For me, I can’t do the grind of going through all the stuff that’s happening, so I have Tumblr and Twitter feeds tailored to my interests, and I try to let what catches my attention be my guide. It’s worked out pretty well, I think, or at least things I was randomly interested in 10 years ago are now coming back to play a role in my current writing. I go through a lot of ideas. I let things simmer. I usually don’t have to produce anything regularly, so if I don’t have an idea for what to write about, I go do something else. (When I’ve done the daily 8-post blog grind it has left me a hollow shell and I have no idea how you all do it on the regular.) Follow your interests and you’ll get something out of it, eventually, or at least that’s how it’s worked for me. I’m still genuinely surprised by what people do and don’t respond to. You just gain a sort of instinctual sense for it, I think. A lot of writing is about developing your taste, for good writing and good ideas and good subjects. You get this by reading other people and thinking about your own writing and then applying those judgments as you’re working through an idea or a piece.

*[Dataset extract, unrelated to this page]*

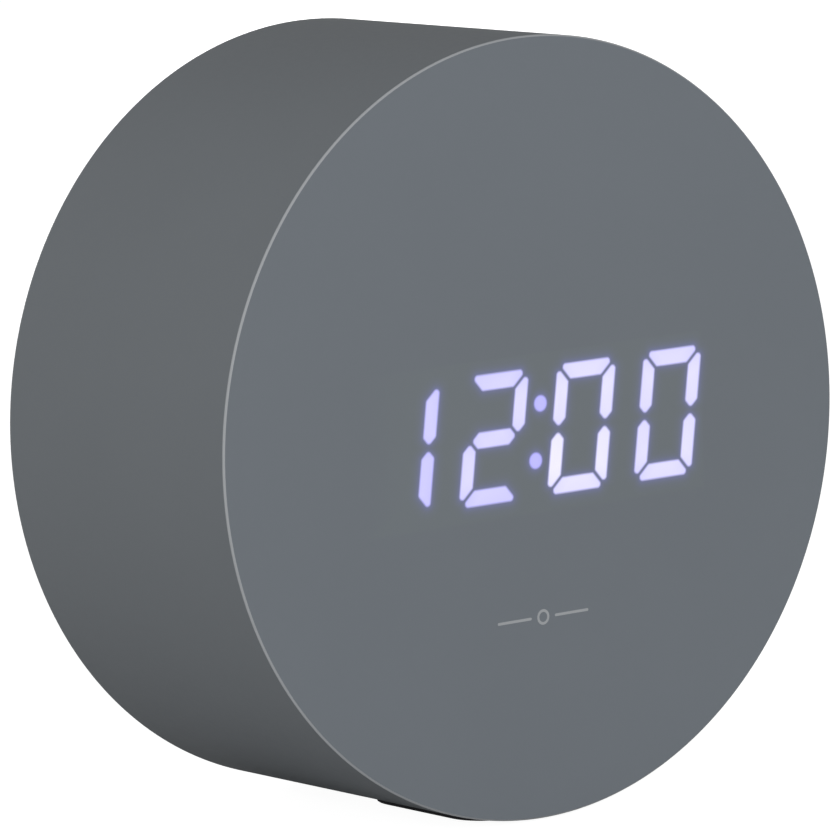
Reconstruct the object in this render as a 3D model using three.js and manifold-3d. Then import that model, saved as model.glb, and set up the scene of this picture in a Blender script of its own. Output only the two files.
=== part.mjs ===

I’m in grad school now and it’s been great for my freelancing. I have lots of friends who are full-time journalists and it works for them, but I don’t think I could do it. (@freedarko had some thoughts on this back on 21 July.) It’s been enormously helpful to my career not to have to worry about how much I’m making from my pieces. You can “be a writer” and do other things. Most writers do. Good writing takes time and thought and age. Being a writer and being a journalist are two different things, and it’s important to figure out which one you’re shooting for; you can be a journalist and be a great writer, but if all you really care about is the writing then you can save yourself a whole lot of medical bills by doing it as a side gig. The balance between grad school and freelancing is a struggle, but I think it’s been good for me to have one venue to think deeply and at length and another to get my ideas out quickly. Maybe not, though. We’ll see.